# What to do:
Scan the lines below for the word "import". Copy each line you find it in.

# Data for the task:
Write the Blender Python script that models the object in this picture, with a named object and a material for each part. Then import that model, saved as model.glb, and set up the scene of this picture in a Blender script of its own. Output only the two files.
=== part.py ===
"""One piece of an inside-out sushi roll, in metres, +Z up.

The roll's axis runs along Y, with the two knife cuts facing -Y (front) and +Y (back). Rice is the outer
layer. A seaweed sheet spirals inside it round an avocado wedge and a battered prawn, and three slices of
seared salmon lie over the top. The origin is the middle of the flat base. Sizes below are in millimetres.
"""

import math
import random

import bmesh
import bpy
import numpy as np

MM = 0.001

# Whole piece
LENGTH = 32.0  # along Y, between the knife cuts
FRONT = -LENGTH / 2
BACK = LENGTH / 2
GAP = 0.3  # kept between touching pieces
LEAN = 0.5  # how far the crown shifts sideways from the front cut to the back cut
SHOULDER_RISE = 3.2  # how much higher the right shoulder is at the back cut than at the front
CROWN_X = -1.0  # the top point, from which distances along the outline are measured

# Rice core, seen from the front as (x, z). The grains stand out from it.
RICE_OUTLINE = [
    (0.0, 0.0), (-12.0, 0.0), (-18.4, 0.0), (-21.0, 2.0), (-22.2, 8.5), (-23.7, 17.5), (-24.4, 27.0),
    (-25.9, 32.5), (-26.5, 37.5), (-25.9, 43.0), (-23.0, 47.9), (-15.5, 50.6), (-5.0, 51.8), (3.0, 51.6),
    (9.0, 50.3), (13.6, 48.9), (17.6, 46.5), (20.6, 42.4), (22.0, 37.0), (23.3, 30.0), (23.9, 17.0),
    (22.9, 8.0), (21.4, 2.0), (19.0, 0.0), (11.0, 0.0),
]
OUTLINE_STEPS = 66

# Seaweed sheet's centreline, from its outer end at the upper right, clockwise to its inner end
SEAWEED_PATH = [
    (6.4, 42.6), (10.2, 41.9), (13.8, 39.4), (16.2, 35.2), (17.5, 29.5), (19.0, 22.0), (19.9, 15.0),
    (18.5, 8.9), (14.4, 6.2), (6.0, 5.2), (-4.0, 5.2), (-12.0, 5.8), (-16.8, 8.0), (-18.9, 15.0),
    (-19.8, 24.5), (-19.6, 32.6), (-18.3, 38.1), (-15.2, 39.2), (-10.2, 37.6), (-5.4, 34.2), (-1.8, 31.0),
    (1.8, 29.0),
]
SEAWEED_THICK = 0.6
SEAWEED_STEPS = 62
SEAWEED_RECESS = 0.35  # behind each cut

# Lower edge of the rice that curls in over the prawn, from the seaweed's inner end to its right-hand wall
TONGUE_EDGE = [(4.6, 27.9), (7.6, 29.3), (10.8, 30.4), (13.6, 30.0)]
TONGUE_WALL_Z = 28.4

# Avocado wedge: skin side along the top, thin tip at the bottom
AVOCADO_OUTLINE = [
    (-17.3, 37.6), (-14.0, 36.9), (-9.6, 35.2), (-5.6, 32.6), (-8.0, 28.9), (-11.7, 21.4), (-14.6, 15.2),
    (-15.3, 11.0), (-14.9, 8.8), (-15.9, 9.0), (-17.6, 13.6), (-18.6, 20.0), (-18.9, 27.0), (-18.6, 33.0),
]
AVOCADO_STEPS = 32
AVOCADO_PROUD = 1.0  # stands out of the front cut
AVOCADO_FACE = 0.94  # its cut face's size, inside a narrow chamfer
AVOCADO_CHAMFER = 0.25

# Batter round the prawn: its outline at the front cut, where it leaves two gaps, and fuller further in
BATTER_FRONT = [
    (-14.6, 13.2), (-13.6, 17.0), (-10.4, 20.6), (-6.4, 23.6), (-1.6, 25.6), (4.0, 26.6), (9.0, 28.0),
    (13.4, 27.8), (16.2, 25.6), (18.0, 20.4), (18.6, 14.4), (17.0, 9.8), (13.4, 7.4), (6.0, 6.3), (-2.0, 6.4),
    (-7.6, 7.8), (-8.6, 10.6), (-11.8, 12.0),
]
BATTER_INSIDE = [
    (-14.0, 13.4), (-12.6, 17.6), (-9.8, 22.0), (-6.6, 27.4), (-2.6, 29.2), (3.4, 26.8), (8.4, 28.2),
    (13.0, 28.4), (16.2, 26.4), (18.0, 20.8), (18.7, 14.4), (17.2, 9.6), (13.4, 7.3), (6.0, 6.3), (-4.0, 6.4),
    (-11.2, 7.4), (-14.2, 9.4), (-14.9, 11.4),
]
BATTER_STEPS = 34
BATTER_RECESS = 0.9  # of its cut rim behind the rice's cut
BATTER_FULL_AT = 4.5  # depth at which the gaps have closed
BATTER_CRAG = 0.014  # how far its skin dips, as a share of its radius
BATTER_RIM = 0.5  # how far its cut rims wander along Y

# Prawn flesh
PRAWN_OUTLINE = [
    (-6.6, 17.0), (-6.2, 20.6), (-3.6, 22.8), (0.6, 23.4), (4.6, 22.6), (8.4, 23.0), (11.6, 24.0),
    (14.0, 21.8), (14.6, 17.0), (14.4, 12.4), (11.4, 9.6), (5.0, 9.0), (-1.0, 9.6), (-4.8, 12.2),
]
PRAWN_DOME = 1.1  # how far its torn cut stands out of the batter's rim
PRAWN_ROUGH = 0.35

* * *

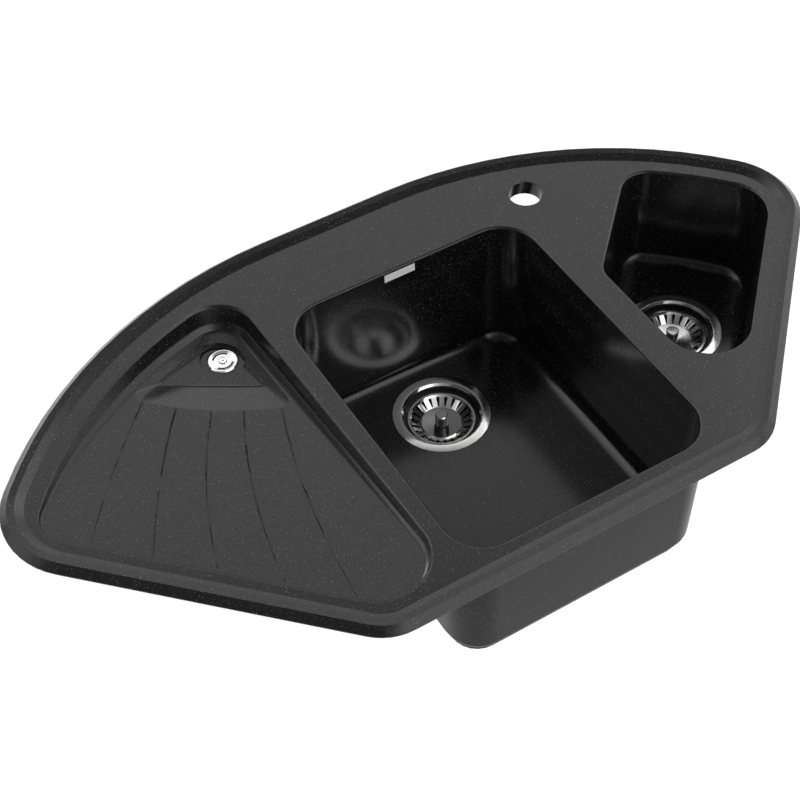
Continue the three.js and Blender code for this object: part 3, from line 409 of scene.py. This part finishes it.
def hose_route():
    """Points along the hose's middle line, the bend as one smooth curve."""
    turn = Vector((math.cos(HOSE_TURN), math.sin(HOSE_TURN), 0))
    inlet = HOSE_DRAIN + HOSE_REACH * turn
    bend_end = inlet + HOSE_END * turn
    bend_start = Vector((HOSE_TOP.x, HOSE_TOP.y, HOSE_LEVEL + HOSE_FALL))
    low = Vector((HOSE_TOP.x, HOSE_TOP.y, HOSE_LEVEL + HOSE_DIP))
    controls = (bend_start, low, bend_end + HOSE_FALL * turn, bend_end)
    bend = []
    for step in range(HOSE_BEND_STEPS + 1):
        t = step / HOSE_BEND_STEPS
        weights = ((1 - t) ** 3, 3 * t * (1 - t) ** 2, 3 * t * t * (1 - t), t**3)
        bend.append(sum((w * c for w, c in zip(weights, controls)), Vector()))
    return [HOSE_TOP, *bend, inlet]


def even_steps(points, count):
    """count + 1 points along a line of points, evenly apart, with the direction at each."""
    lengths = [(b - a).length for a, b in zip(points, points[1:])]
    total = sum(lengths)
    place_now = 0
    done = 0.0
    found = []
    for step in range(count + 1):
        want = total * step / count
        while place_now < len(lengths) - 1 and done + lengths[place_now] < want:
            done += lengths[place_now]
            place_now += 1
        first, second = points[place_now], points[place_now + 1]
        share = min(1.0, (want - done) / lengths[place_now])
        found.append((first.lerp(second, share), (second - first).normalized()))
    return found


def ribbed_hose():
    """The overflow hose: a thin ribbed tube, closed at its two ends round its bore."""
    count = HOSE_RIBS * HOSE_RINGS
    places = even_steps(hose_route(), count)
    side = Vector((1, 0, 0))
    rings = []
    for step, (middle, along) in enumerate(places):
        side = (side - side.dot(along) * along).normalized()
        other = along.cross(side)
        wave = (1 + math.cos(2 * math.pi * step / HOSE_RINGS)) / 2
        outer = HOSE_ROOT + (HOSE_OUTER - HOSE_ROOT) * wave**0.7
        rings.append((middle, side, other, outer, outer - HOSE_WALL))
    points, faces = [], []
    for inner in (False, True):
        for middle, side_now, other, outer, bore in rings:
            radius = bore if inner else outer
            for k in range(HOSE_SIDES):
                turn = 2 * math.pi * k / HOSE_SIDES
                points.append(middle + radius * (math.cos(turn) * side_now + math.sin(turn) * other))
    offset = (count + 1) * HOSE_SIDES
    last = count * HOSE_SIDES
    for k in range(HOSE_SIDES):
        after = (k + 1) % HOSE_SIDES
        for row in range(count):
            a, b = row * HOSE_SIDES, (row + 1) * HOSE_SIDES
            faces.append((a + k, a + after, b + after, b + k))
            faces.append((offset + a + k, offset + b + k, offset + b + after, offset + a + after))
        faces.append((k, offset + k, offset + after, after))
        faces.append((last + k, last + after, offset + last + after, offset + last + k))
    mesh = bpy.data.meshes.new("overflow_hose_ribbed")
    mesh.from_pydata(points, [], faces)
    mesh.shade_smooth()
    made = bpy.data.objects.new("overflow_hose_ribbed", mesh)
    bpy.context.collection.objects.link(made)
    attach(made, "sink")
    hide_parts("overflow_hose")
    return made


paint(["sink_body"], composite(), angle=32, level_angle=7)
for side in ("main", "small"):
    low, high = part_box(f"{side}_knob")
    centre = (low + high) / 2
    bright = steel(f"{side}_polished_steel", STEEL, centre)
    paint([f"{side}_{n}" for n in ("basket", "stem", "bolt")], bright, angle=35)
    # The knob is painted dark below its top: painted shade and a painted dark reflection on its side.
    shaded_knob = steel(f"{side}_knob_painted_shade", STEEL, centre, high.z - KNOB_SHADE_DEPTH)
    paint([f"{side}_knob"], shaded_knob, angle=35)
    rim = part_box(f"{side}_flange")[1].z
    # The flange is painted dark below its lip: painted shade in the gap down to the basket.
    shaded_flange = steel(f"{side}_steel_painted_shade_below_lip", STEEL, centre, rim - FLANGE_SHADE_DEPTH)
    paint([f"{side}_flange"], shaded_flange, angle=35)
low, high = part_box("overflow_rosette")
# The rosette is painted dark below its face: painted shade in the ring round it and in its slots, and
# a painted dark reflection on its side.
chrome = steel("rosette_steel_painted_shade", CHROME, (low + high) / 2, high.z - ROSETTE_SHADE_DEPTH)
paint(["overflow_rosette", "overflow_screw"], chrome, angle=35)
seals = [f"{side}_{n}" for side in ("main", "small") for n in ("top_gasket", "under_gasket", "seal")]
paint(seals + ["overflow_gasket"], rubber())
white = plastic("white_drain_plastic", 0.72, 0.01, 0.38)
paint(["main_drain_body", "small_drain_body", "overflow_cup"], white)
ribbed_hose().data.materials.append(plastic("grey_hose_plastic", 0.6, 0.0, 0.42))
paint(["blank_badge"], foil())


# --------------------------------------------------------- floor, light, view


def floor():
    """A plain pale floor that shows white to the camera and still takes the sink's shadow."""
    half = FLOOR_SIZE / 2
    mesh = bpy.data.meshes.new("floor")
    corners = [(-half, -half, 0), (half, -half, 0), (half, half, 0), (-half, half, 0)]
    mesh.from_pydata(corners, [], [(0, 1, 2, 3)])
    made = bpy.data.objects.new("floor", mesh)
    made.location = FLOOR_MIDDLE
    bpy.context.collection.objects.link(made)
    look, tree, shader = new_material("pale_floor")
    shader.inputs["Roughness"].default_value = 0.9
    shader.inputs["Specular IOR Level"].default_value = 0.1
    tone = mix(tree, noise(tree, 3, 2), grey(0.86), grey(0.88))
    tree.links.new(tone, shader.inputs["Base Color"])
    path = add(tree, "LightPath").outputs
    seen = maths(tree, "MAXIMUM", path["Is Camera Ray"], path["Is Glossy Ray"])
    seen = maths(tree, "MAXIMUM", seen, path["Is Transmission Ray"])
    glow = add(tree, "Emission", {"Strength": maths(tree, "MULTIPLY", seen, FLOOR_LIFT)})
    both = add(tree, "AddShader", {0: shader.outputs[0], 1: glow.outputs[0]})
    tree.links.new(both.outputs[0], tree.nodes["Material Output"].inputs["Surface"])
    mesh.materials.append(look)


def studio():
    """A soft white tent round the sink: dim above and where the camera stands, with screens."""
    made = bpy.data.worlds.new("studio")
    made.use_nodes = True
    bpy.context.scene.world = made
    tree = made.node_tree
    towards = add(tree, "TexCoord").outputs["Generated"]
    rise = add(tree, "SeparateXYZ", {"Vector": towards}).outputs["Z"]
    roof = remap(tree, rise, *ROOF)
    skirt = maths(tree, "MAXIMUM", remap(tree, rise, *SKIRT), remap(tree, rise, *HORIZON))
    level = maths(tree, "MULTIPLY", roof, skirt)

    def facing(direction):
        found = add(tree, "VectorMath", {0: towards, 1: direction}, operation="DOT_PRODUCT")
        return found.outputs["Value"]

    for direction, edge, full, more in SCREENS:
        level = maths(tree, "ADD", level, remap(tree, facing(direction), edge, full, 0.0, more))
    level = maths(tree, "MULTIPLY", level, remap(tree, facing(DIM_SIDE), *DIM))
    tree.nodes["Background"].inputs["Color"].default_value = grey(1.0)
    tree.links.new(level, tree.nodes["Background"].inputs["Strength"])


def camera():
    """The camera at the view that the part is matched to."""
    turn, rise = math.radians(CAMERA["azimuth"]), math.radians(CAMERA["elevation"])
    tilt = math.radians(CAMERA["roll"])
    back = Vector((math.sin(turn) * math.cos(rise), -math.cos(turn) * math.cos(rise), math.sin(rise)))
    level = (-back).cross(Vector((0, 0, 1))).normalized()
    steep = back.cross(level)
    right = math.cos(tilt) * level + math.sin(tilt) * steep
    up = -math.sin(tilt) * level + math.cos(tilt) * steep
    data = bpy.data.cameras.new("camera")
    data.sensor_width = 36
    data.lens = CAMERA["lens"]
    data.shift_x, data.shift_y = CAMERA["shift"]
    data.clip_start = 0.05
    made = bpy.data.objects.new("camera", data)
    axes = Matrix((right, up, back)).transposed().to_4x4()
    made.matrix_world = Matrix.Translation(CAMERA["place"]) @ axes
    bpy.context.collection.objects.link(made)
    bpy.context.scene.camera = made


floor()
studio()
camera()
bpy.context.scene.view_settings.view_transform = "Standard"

---

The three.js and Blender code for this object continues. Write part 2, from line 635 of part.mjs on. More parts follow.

# Solution for this task:
Write the Blender Python script that models the object in this picture, with a named object and a material for each part. Then import that model, saved as model.glb, and set up the scene of this picture in a Blender script of its own. Output only the two files.
import math
import random
import bmesh
import bpy
import numpy as np